## SHORT PROBLEM
Treat the line containing "The three.js and" as the first line and the final line of the material below as the last; reproduce that range exactly.

-- BEGIN DATASET RECORDS --

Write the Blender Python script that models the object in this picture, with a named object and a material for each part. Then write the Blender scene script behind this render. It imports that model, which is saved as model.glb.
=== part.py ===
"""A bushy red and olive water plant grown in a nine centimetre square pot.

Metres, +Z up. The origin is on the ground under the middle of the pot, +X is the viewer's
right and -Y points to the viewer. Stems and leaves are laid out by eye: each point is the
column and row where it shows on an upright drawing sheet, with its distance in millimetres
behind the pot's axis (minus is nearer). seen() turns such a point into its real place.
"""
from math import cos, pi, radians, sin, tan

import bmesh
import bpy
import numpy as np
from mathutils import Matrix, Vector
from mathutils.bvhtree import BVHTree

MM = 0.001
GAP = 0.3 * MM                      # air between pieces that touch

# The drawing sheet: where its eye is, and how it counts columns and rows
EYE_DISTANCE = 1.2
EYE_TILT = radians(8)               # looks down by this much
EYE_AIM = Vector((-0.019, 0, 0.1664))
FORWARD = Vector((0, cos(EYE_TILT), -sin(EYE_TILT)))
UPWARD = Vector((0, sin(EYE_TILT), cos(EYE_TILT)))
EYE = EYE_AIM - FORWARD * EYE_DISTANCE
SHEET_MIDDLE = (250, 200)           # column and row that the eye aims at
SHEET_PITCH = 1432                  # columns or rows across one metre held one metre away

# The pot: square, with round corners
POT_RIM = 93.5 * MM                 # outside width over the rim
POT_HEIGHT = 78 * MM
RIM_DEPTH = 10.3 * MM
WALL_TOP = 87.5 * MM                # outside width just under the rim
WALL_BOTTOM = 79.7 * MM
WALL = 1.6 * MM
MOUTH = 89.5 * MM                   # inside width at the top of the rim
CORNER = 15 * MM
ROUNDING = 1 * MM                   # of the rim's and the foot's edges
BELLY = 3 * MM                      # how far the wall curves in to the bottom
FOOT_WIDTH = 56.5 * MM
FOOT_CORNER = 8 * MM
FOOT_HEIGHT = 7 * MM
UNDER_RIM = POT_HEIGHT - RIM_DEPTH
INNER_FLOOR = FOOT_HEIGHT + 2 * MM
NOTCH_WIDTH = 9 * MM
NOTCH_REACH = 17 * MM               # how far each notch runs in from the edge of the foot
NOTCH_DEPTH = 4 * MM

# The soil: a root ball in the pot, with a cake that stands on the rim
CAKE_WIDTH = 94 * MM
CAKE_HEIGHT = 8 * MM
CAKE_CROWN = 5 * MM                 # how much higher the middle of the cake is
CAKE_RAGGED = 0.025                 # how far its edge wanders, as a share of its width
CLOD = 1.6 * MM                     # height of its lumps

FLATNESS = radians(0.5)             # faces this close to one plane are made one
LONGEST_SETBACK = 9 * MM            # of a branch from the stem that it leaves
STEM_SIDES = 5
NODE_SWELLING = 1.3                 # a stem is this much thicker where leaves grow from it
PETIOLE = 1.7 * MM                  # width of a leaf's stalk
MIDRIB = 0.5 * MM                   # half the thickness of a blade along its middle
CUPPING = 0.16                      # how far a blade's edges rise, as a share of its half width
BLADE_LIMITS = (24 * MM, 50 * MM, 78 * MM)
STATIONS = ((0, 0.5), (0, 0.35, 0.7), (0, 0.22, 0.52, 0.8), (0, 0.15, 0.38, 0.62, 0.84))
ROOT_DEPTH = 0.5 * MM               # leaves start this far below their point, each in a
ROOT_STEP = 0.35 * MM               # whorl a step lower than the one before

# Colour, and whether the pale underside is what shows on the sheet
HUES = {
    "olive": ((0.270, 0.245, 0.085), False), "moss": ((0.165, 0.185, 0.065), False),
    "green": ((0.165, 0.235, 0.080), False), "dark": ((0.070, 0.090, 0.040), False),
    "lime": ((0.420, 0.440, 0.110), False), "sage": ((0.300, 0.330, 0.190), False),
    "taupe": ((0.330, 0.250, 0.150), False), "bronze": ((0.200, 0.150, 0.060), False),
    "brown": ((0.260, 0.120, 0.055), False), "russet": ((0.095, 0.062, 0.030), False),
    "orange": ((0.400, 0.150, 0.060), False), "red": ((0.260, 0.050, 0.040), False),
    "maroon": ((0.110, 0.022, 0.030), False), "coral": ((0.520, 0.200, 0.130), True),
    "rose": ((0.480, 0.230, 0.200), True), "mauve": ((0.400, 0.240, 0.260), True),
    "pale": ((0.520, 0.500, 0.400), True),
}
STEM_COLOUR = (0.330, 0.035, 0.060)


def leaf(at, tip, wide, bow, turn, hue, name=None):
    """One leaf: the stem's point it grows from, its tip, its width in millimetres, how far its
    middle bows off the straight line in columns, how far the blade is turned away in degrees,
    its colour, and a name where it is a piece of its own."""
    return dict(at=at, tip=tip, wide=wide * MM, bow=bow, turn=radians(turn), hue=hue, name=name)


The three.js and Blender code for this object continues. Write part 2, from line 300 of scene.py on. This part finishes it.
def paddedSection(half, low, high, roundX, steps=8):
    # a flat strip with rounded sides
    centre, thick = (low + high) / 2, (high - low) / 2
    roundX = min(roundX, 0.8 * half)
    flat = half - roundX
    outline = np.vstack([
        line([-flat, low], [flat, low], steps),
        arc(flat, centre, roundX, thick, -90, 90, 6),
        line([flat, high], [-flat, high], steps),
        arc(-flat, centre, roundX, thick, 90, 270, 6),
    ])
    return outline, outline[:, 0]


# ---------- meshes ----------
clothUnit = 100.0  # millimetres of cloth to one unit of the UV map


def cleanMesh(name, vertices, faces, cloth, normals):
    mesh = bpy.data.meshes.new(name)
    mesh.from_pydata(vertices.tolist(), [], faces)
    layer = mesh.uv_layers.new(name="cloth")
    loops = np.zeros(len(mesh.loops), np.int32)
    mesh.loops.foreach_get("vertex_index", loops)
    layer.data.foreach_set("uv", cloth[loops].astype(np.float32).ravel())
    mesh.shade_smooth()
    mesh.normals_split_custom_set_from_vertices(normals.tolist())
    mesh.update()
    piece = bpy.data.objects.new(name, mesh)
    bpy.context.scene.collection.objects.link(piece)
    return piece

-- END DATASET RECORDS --

## SOLUTION TO THIS PROBLEM
The three.js and Blender code for this object continues. Write part 2, from line 300 of scene.py on. This part finishes it.
def paddedSection(half, low, high, roundX, steps=8):
    # a flat strip with rounded sides
    centre, thick = (low + high) / 2, (high - low) / 2
    roundX = min(roundX, 0.8 * half)
    flat = half - roundX
    outline = np.vstack([
        line([-flat, low], [flat, low], steps),
        arc(flat, centre, roundX, thick, -90, 90, 6),
        line([flat, high], [-flat, high], steps),
        arc(-flat, centre, roundX, thick, 90, 270, 6),
    ])
    return outline, outline[:, 0]


# ---------- meshes ----------
clothUnit = 100.0  # millimetres of cloth to one unit of the UV map


def cleanMesh(name, vertices, faces, cloth, normals):
    mesh = bpy.data.meshes.new(name)
    mesh.from_pydata(vertices.tolist(), [], faces)
    layer = mesh.uv_layers.new(name="cloth")
    loops = np.zeros(len(mesh.loops), np.int32)
    mesh.loops.foreach_get("vertex_index", loops)
    layer.data.foreach_set("uv", cloth[loops].astype(np.float32).ravel())
    mesh.shade_smooth()
    mesh.normals_split_custom_set_from_vertices(normals.tolist())
    mesh.update()
    piece = bpy.data.objects.new(name, mesh)
    bpy.context.scene.collection.objects.link(piece)
    return piece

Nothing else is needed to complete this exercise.